Among the lines below, how many carry the string "context"? Reply with a number and nothing else.

** Begin **

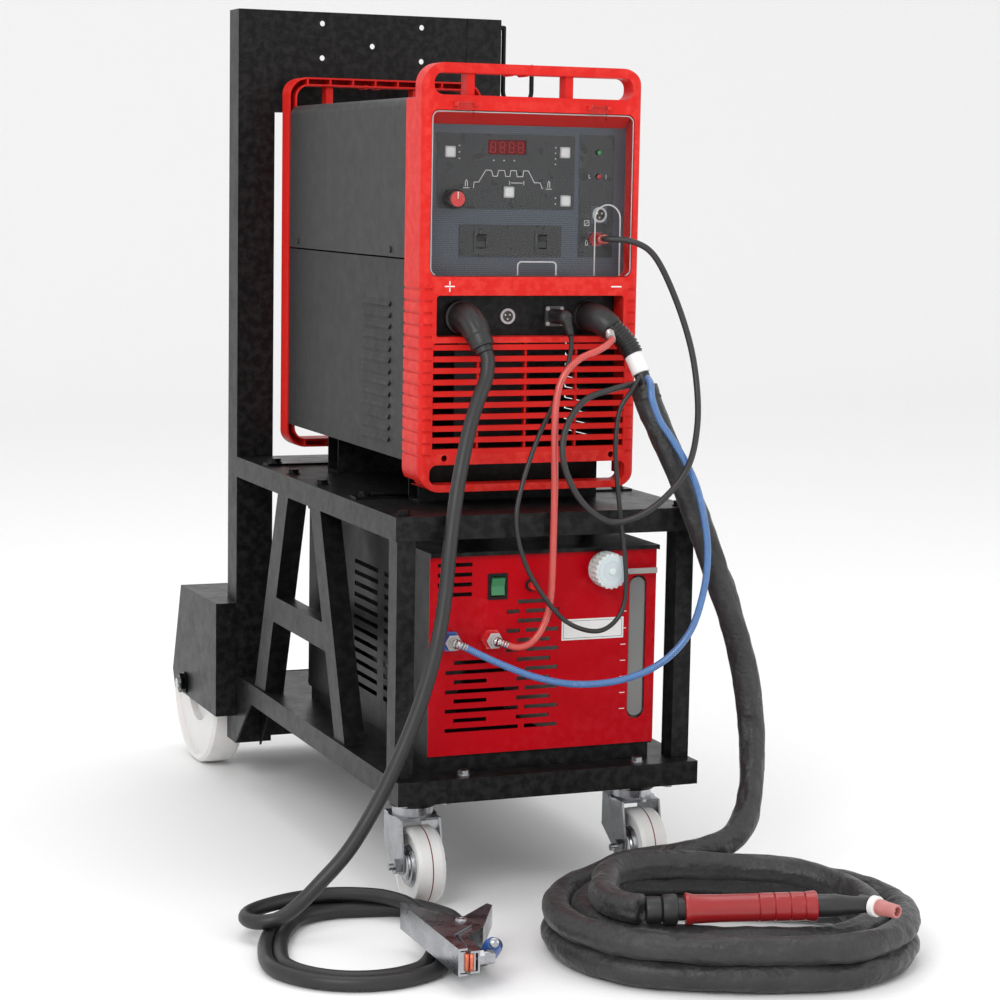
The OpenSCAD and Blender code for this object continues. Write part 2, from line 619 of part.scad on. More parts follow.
function vent_x(i) = i % 2 == 0 ? [[-34.6, 10.6]] : i < 7 ? [[-49.3, -31.6], [-23.4, 21.9]] :
  [[-131, -31.6], [-23.4, 21.9]];
module cooler_panels() color(deep_red) at_mid() {
  difference() {
    box(-153, 157, -475, -473, 191.2, 446.8);
    for (i = [0:vent_rows - 1]) for (s = vent_x(i))
      box(s[0], s[1], -477, -470, 380.5 - 12.3 * i, 380.5 + vent_h - 12.3 * i);
    for (i = [6, 8, 10, 12]) box(-119.5, -75, -477, -470, 380.5 - 12.3 * i, 380.5 + vent_h - 12.3 * i);
    for (z = [393, 405.5, 418, 430.5]) box(-142.8, -96.9, -477, -470, z, z + vent_h);
    box(-74, -51.4, -477, -470, 389, 418.6);
    bar_y(-17.3, -477, -470, 403.8, 12.4);
    bar_y(79, -477, -470, 422, 36);
    in_y(-477, -470) rrect(119.6, 143.8, 223, 410, 12);
    for (x = [-127, -72]) bar_y(x, -477, -470, 338, 18.4);
  }
  for (x = [-153, 155]) box(x, x + 2, -473.2, -472.6, 191.2, 446.8);
  box(26, 112, -475.5, -475, 330, 357);
  bezel_y(-62.7, -475, 403.8, 26.3, 33, 18.6, 25.6, 14);
  box(-73, -52.4, -461, -459, 390, 417.6);
  bar_y(-17.3, -479, -473, 403.8, 16);
  bar_y(-17.3, -486, -478.9, 403.8, 11);
  bar_y(-17.3, -474, -450, 403.8, 12);
  box(-152.8, 156.8, 16, 18, 191.2, 446.8);
  box(-152.8, 156.8, 16, 20, 191.2, 197);
}

module cooler_rocker() color([0.05, 0.55, 0.12])
  rocker(-62.7, -474.6, 403.8, 17.8, 23.6, 3);

module filler_cap() color(white) at_mid() difference() {
  union() {
    bar_y(79, -510, -489, 422, 42);
    for (a = [0:18:342]) translate([79, -490, 422]) rotate([0, a, 0])
      translate([20.5, 0, 0]) rotate([90, 0, 0]) cylinder(d = 5, h = 19, $fn = 16);
  }
  bar_y(79, -506, -480, 422, 34.1);
}

module coolant_tank() color(white) at_mid() {
  difference() {
    box(40, 150, -462, -250, 196, 442);
    box(43, 147, -459, -253, 199, 439);
    bar_y(79, -470, -455, 422, 28);
  }
  difference() {
    union() {
      bar_y(79, -505, -461.9, 422, 34);
      bar_y(79, -488.6, -486.6, 422, 46);
      box(79, 152, -488.6, -486.6, 414, 421);
    }
    bar_y(79, -507, -455, 422, 28);
  }
  in_y(-472.4, -461.9) rrect(121, 142.4, 226, 407, 10.5);
}

module hose_couplings() color(zinc) at_mid() for (x = [-127, -72]) difference() {
  union() {
    hex_y(x, -483, -475, 338, 24);
    bar_y(x, -476, -455, 338, 18);
    hex_y(x, -493, -484, 338, 19);
    bar_y(x, -484.1, -482.9, 338, 15);
    bar_y(x, -499, -492.9, 338, 14);
  }
  bar_y(x, -500, -450, 338, 7);
}

module coolant_pump() color(steel) at_mid() {
  bar_y(-85, -300, -180, 262, 96);
  bar_y(-85, -325, -300.1, 262, 70);
  box(-125, -45, -290, -190, 191.2, 214);
  box(-130, 130, -100, -60, 200, 430);
  difference() {
    box(-110, 110, -59.9, -30, 210, 420);
    bar_y(0, -61, -29, 315, 190);
  }
}

// leads

module rod(p, q, d0, d1) {
  v = q - p;
  translate(p) rotate([0, acos(v[2] / norm(v)), atan2(v[1], v[0])])
    cylinder(d1 = d0, d2 = d1, h = norm(v));
}
module earth_plug() color(rubber) at_mid() {
  bar_y(-86, -392.1, -360, 736, 13);
  bar_y(-86, -424, -392.1, 736, 36);
  translate([-86, -424, 736]) sphere(d = 38);
  rod([-86, -424, 736], [-74.2, -442.9, 700.4], 33, 22);
}
module earth_cable() color(rubber) at_mid() tube(earth_route, 18, [1, 0, 0]);
module ring_coil(c, r, s, inner, h, up) translate(c) rotate([0, 0, up]) difference() {
  linear_extrude(h) stadium(r, s);
  translate([0, 0, -1]) linear_extrude(h + 2) stadium(inner, s);
}
module earth_coil() color(rubber) at_mid() ring_coil([-292, -622, 0.4], 118, 44, 82, 20, 68);

module earth_clamp() color(zinc) at_mid() translate([-14, -66, 21.5]) {
  difference() {
    for (z = [2, 31.5]) in_z(z, z + 2.5) polygon([[-228, -755], [-217, -755], [-214, -702],
      [-180, -672], [-172, -655], [-180, -636], [-204, -606], [-224, -562], [-228, -562]]);
    bar_z(-186, -653, 0, 40, 7.9);
  }
  in_z(2, 34) polygon([[-228, -755], [-225.5, -755], [-225.5, -562], [-228, -562]]);
  bar_z(-186, -653, 1, 35.5, 8);
  box(-225.5, -219, -754, -730, 5.5, 30);
}
module clamp_jaw() color(zinc) at_mid() translate([-14, -66, 21.5]) {
  difference() {
    for (z = [5, 28.5]) in_z(z, z + 2.5) polygon([[-214.5, -758], [-203, -758], [-198, -702],
      [-168, -678], [-124, -596], [-128, -588], [-172, -628], [-200, -640], [-206, -660],
      [-206, -700]]);
    bar_z(-186, -653, 0, 40, 8.1);
  }
  in_z(5, 31) polygon([[-205.5, -758], [-203, -758], [-198, -702], [-168, -678], [-124, -596],
    [-126, -594], [-170.4, -676.6], [-200.2, -700.6]]);
  box(-214.5, -208, -757, -733, 8, 28);
  bar_x(-208, -180, -742, 17, 8);
  hex_x(-200.5, -193, -742, 17, 15);
  bar_x(-193, -188, -742, 17, 16);
  hex_x(-188, -181, -742, 17, 15);
}

module torch_plug() color(rubber) at_mid() {
  bar_y(90, -392.1, -360, 736, 13);
  bar_y(90, -420, -392.1, 736, 35);
  translate([90, -420, 736]) sphere(d = 37);
  rod([90, -420, 736], [116.4, -449.3, 705.2], 33, 27);
  translate([114.5, -447.2, 707.4]) sphere(d = 24);
  rod([115.5, -448.3, 706.3], [132.7, -477.5, 649], 20, 20);
  rod([97, -440, 722], [92, -458, 716], 8, 8);
}
module torch_sleeve() color(rubber) at_mid() tube(torch_route, 33, [1, 0, 0], 12);
module torch_coil() color(rubber) at_mid() ring_coil([126, -765, 0.4], 178, 47, 84, 64, -22);
module torch() color(red) at_mid() translate([24, -848, 84]) rotate([0, -1.6, -19]) {
  rotate([0, 90, 0]) cylinder(d = 33, h = 152);
  translate([-30, 0, 0]) rotate([0, 90, 0]) cylinder(d = 30, h = 30.1);
  translate([151.9, 0, 0]) rotate([0, 90, 0]) cylinder(d1 = 28, d2 = 18, h = 62);
  translate([214, 0, 0]) rotate([0, 90, -20]) {
    translate([0, 0, -4]) cylinder(d = 24, h = 8);
    cylinder(d1 = 19, d2 = 16, h = 30);
  }
}

module switch_plug() color(rubber) at_mid() {
  bar_y(44, -393, -381, 737, 11.8);
  bar_y(44, -424, -393.1, 737, 19);
  translate([44, -424, 737]) sphere(d = 19);
  translate([44, -424, 737]) rotate([138, 0, 0]) cylinder(d1 = 14, d2 = 9, h = 28);
}
module switch_cable() color(rubber) at_mid() tube(switch_route, 6, [1, 0, 0], 8);
module gas_hose() color(rubber) at_mid() tube(gas_route, 8, [0, 0, 1], 8);
module red_hose() color([0.8, 0.2, 0.15]) at_mid() tube(red_route, 9, [0, 1, 0], 8);
module blue_hose() color(blue) at_mid() tube(blue_route, 9, [0, 1, 0], 8);

upper_shelf();
lower_tray();
rear_posts();
back_plate();
cable_hook();
side_frames();
front_posts();
rear_base();
wheel_guards();
rear_axle();
rear_wheel_left();
rear_wheel_right();
caster_plates();
caster_fork_left();
caster_fork_right();
caster_wheel_left();
caster_wheel_right();
frame_bolts();
front_frame();
rear_frame();
top_cover();
side_panels();
base_pan();
rear_panel();
control_panel();
connector_panel();
display();
button_program();
button_mode();
button_menu();
button_wave();
encoder_knob();
rocker_foot();
rocker_water();
panel_lamps();
panel_sockets();
clear_cover();
fan_rotor();
power_module();
cooler_case();
cooler_panels();
cooler_rocker();
filler_cap();
coolant_tank();
hose_couplings();
coolant_pump();
earth_plug();
earth_cable();
earth_coil();
earth_clamp();
clamp_jaw();
torch_plug();
torch_sleeve();
torch_coil();
torch();
switch_plug();
switch_cable();
gas_hose();
red_hose();
blue_hose();
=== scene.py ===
import json
import math

import bmesh
import bpy
from mathutils import Matrix, Vector, noise


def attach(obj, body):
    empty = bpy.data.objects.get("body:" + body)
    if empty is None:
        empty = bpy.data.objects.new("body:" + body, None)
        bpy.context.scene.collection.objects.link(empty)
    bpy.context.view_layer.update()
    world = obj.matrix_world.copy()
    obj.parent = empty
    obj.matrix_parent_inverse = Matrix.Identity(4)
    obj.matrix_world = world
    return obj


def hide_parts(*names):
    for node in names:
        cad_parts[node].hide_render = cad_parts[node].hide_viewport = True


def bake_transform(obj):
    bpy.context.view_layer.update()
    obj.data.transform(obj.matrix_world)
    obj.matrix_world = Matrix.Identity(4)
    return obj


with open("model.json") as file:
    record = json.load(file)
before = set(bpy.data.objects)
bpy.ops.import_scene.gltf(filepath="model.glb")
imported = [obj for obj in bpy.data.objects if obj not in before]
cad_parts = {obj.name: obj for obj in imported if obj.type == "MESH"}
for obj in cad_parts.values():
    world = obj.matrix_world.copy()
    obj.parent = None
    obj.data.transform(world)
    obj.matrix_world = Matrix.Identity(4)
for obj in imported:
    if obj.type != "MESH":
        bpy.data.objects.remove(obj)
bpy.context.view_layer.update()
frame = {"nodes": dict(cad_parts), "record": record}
nodes = frame["nodes"]

X_MID = -10  # the trolley's middle in the row frame, mm
FRONT_Y = -418  # front face of the power source, mm
FILM_Y = -392.8  # the printed films on its control panel
COOLER_Y = -475  # front panel of the cooler
CASTER_X = {"left": -156, "right": 150}  # middle of each front wheel
KEYS = {"program": (-104, 943), "mode": (52, 945), "menu": (-24, 894), "wave": (54, 884)}  # x and z


def at(x, y, z):
    """A point given in millimetres from the trolley's middle plane, as metres in the row frame."""
    return Vector((x + X_MID, y, z)) / 1000


# ---------------------------------------------------------------- camera

def make_camera():
    yaw, pitch, roll = (math.radians(a) for a in (22.06, -7.17, 1.01))
    ahead = Vector((math.sin(yaw) * math.cos(pitch), math.cos(yaw) * math.cos(pitch), math.sin(pitch)))
    right = Vector((math.cos(yaw), -math.sin(yaw), 0))
    up = right.cross(ahead)
    rolled_right = right * math.cos(roll) + up * math.sin(roll)
    rolled_up = up * math.cos(roll) - right * math.sin(roll)
    camera = bpy.data.objects.new("camera", bpy.data.cameras.new("camera"))
    bpy.context.collection.objects.link(camera)
    camera.matrix_world = Matrix((rolled_right, rolled_up, -ahead)).transposed().to_4x4()
    camera.location = (-1.2314, -3.3372, 0.9013)
    camera.data.sensor_width = 36
    camera.data.lens = 89.8
    camera.data.clip_end = 60
    bpy.context.scene.camera = camera


make_camera()


# ---------------------------------------------------------------- mesh helpers

def piece(name, verts, faces, material, body="root", uvs=None):
    mesh = bpy.data.meshes.new(name)
    mesh.from_pydata([tuple(v) for v in verts], [], faces)
    mesh.validate()
    if uvs:
        layer = mesh.uv_layers.new(name="UVMap")
        for loop in mesh.loops:
            layer.data[loop.index].uv = uvs[loop.vertex_index]
    for polygon in mesh.polygons:
        polygon.use_smooth = True
    made = bpy.data.objects.new(name, mesh)
    bpy.context.collection.objects.link(made)
    mesh.materials.append(material)
    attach(made, body)
    return made


def crisp(made, degrees=35):
    """Marks the edges that turn by more than the angle as sharp, in a piece that is smooth elsewhere."""
    limit = math.radians(degrees)
    bm = bmesh.new()
    bm.from_mesh(made.data)
    for edge in bm.edges:
        if len(edge.link_faces) == 2 and edge.calc_face_angle(0) > limit:
            edge.smooth = False
    bm.to_mesh(made.data)
    bm.free()
    return made


def frames_along(path):
    """Two steady directions across a path, at each of its points."""
    tangents = []
    for i in range(len(path)):
        tangents.append((path[min(i + 1, len(path) - 1)] - path[max(i - 1, 0)]).normalized())
    normal = tangents[0].orthogonal().normalized()
    made = []
    for t in tangents:
        normal = (normal - t * normal.dot(t)).normalized()
        made.append((normal, t.cross(normal)))
    return made


def tube_faces(rings, sides):
    """The faces of a closed tube whose vertices lie ring after ring."""
    faces = []
    for i in range(rings - 1):
        for k in range(sides):
            n = (k + 1) % sides
            faces.append((i * sides + k, i * sides + n, (i + 1) * sides + n, (i + 1) * sides + k))
    last = (rings - 1) * sides
    return faces + [tuple(reversed(range(sides))), tuple(range(last, last + sides))]


def swept(name, path, radius, sides, material, body="root"):
    """A closed tube along a path. radius(angle, s) and s, the length so far, are in millimetres."""
    verts, uvs, along = [], [], 0.0
    for i, (point, (a, b)) in enumerate(zip(path, frames_along(path))):
        if i:
            along += (point - path[i - 1]).length * 1000
        for k in range(sides):
            angle = 2 * math.pi * k / sides
            r = radius(angle, along) / 1000
            verts.append(point + (a * math.cos(angle) + b * math.sin(angle)) * r)
            uvs.append((k / sides, along / 1000))
    return piece(name, verts, tube_faces(len(path), sides), material, body, uvs)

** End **

*The output*
7